Trash-that-had-been-worthless feels a pain shoot through its body as a now-soapy, giggling Trash punctures its skin somewhere with something sharp. Now in a primal defense, Trash-that-had-been-Worthless flies into a rage. Red.

Trash continues to scrub up the floors of the quarters it had been allotted today. It is crying. But it is special. Only he has a name. Nobody's named the other fools. Red. Must clean the floors. Clean enough to eat off of. What else did the fools have to eat off of, anyways? A crowd gathers in horror around the floor-scrubbing fool while the others go on cleaning.

PRELUDE to Nocturn

Loading his gun, Dmitri forces himself to fight the gag reflex. -Click- Holstering his gun, he loses control and begins to spew all over the pavement. For some reason this makes him cold. Spitting out the last few bits of phlegm, he stumbles onward.

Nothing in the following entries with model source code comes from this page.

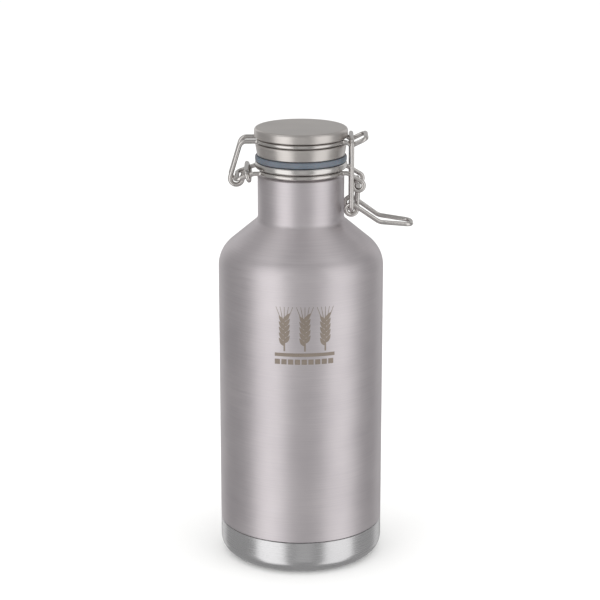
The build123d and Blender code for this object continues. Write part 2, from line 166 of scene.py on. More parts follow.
# %% Steel finishes
steel = {"Metallic": 1.0}
fine = (0.25, 25.0)
body_steel = grained(
    "brushed_stainless_body", "D2CCCE", "C4BEC1", 0.45, (0.35, 25.0), depth=0.004, **steel
)
base_steel = grained(
    "fine_brushed_stainless_base", "CDCCCD", "C6C5C6", 0.26, fine, depth=0.0012, **steel
)
lid_steel = grained("satin_stainless_lid", "CFCAC6", "C2BDB9", 0.34, fine, depth=0.005, **steel)
rim_steel = grained("turned_stainless_rim", "D8D5D2", "C9C6C3", 0.24, fine, depth=0.004, **steel)
flask_steel = grained(
    "electropolished_stainless", "C9C6C4", "B8B5B3", 0.22, (0.5, 25.0), depth=0.004, **steel
)
wire_steel = grained(
    "drawn_stainless_wire", "D2CECB", "C6C2BF", 0.22, (1.2, 12.0), depth=0.002, **steel
)
print("steel finishes", [material.name for material in bpy.data.materials])

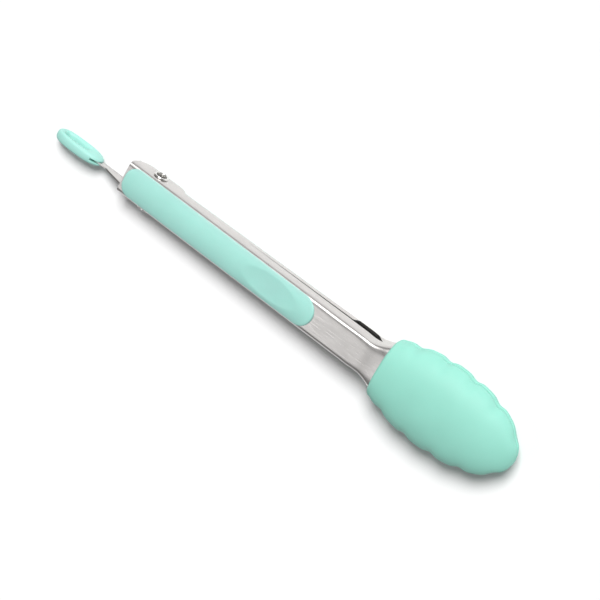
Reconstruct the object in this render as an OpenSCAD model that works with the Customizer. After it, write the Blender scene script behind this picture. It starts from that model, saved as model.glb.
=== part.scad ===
// Spring loaded kitchen tongs: two pressed steel arms, silicone heads and grip pads, and a sliding lock tab.
// The origin is the centre of the pivot rivet. +X runs to the tips, +Y along the rivet, +Z to the upper arm.
// The arms are drawn closed and locked, with the lock tab pulled out.

/* [Arms] */
// Thickness of the steel sheet
sheet_t = 0.9; // [0.8:0.05:0.95]
// Outside width of the upper arm's channel
upper_w = 17.2; // [17.2:0.1:17.6]
// Outside width of the lower arm's channel at the pivot
lower_w = 15.0; // [14.8:0.1:15]
// Outside width of the lower arm's channel at the neck
lower_neck_w = 16.5; // [15.8:0.1:17]
// Outside radius of the bend between face and flange
bend_r = 2.5; // [2.2:0.1:2.8]
// Height of each arm's face above the pivot's centre
face_h = 6; // [6:0.1:6.4]
// Rise of each arm's face along its length, in mm for each mm
face_rise = 0.01; // [0.008:0.001:0.012]
// Length of each arm behind the pivot
arm_back = 14.5; // [14:0.1:15]

/* [Heads] */
// Distance from the pivot to the rear edge of the heads
head_start = 138.3; // [136:0.1:140]
// Distance from the pivot to the tips
head_tip = 213; // [212:0.5:216]
// Half of the greatest width across the heads
head_half_w = 21.4; // [21:0.1:23]
// Greatest height of one head above the middle plane
head_h = 11.5; // [11:0.1:12.5]
// Depth of the scallops along the rim
scallop_depth = 0.9; // [0.5:0.1:1.2]
// Distance between neighbouring scallops
scallop_pitch = 14.7; // [14:0.1:15.4]

/* [Grip pads] */
// Rear end of the grip pads, from the pivot
pad_start = -13.7; // [-13.9:0.1:-13]
// Front end of the grip pads, from the pivot
pad_end = 100; // [96:1:104]
// Height of the pad's crown above the steel
pad_proud = 1.1; // [0.9:0.1:1.4]
// Centre of the thumb dent, from the pivot
dent_x = 75; // [70:1:78]

/* [Pivot] */
// Radius of the rivet's through hole
bore_r = 2.3; // [2.2:0.05:2.35]
// Outside radius of the rivet's tube
tube_r = 2.8; // [2.75:0.01:2.82]
// Radius of the rivet's two rolled heads
rivet_head_r = 3.7; // [3.5:0.1:4]
// Outside radius of the spacer sleeve
sleeve_r = 3.3; // [3.2:0.05:3.35]
// Wire diameter of the torsion spring
wire_d = 1.3; // [1.2:0.05:1.3]
// Mean radius of the spring's coil
coil_r = 4.15; // [4.1:0.01:4.2]

/* [Lock tab] */
// Travel of the tab from pulled out to pushed in
lock_travel = 11; // [10:0.5:11]
// Length of the pull loop
loop_len = 27.2; // [25:0.1:28]
// Height of the pull loop
loop_h = 11; // [11:0.1:13]
// Thickness of the pull loop
loop_t = 5; // [5:0.1:6]

/* [Hidden] */
$fn = 64;

// Arms
arm_tilt = atan(face_rise);
loft_start = 30;       // behind this the arm is a plain bent channel, past it a shell that tapers and flares
loft_tongue = 2;       // length of the shell's thin tongue inside the channel's sheet
flange_gap = 0.1;      // height of the upper flange's edge above the middle plane
lower_flange_z = 1.9;  // depth of the lower flange's edge below the middle plane
neck_start = 124;
neck_end = 141;
notch_z = 5.6;         // depth of the lower flange's edge in its notch behind the neck
notch_start = 114;
notch_end = 127;
steel_end = 197;       // front end of the blade inside the silicone
blade_share = 0.64;    // height of the blade's edge, as a share of the height of its middle
corner_r = 1;          // plan radius of the arm's two rear corners
ear_z = 4.2;           // depth of the upper ears past the middle plane
hole_r = tube_r + 0.05;
peg_xs = [42, 64, 90];
peg_r = 1.9;
peg_head_r = 2.9;
peg_head_t = 0.8;

// Heads
rim_gap = 0.25;        // half of the gap between the two rims
head_mid = 168;        // where the heads are widest
crown_x = 160;         // where the heads are highest
head_start_half_w = 14.9;
head_start_h = 9.7;
skin = 2.6;            // silicone over the outside of the blade
cup_wall = 2.2;        // steel and silicone between the blade's outside and the cup
cup_tip = 207.5;
around = 28;           // steps across a lofted section

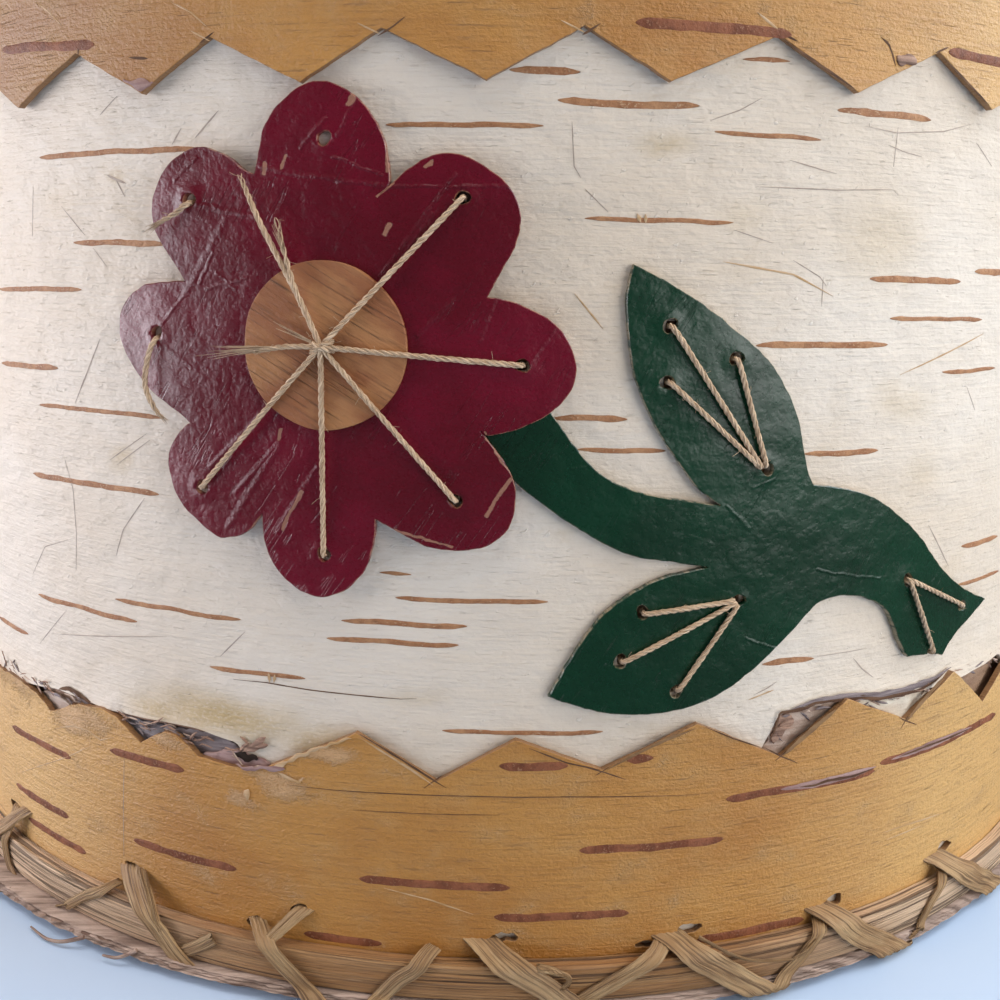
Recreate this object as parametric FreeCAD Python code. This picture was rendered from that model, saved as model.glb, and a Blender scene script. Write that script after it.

Back up the road is one of those damned dogs, bleeding out onto the pavement, making it reek. Took a whole round of revolver fire to put it still-- something about the dogs, lately, Dmitri muses. Something about the whole city in general lately. Was he the only one to see it? Hell. No use in chasing aimlessly through the neighborhood. Conrequiet was not the place for that.

Eyeing around through shades of midnight blue and black on the uniform white of the city, he eventually spots some tones of warm yellow light down an alley. His only choice, he follows the light and arrives into a fairly nice corner of the town, mainly a closed-in set of shops. The light above one door explains the source of the glow. A shop clerk most assuredly sees a fair skinned man in dark clothes draw to the glass door... Everything on him is dark, really: eyes, hair, expression... The clerk definitely sees the desperation on this stranger's face. Of course he opens the door, appearing gilded gold under the solitary light. In a tremulous voice the clerk asks: "What can I do for you, sir?"
Dmitri, never breaking eye contact, reaches into his jacket...

...

"I'm looking for my wife", as he pulls out a photograph of the most hauntingly beautiful woman the shop owner will ever see.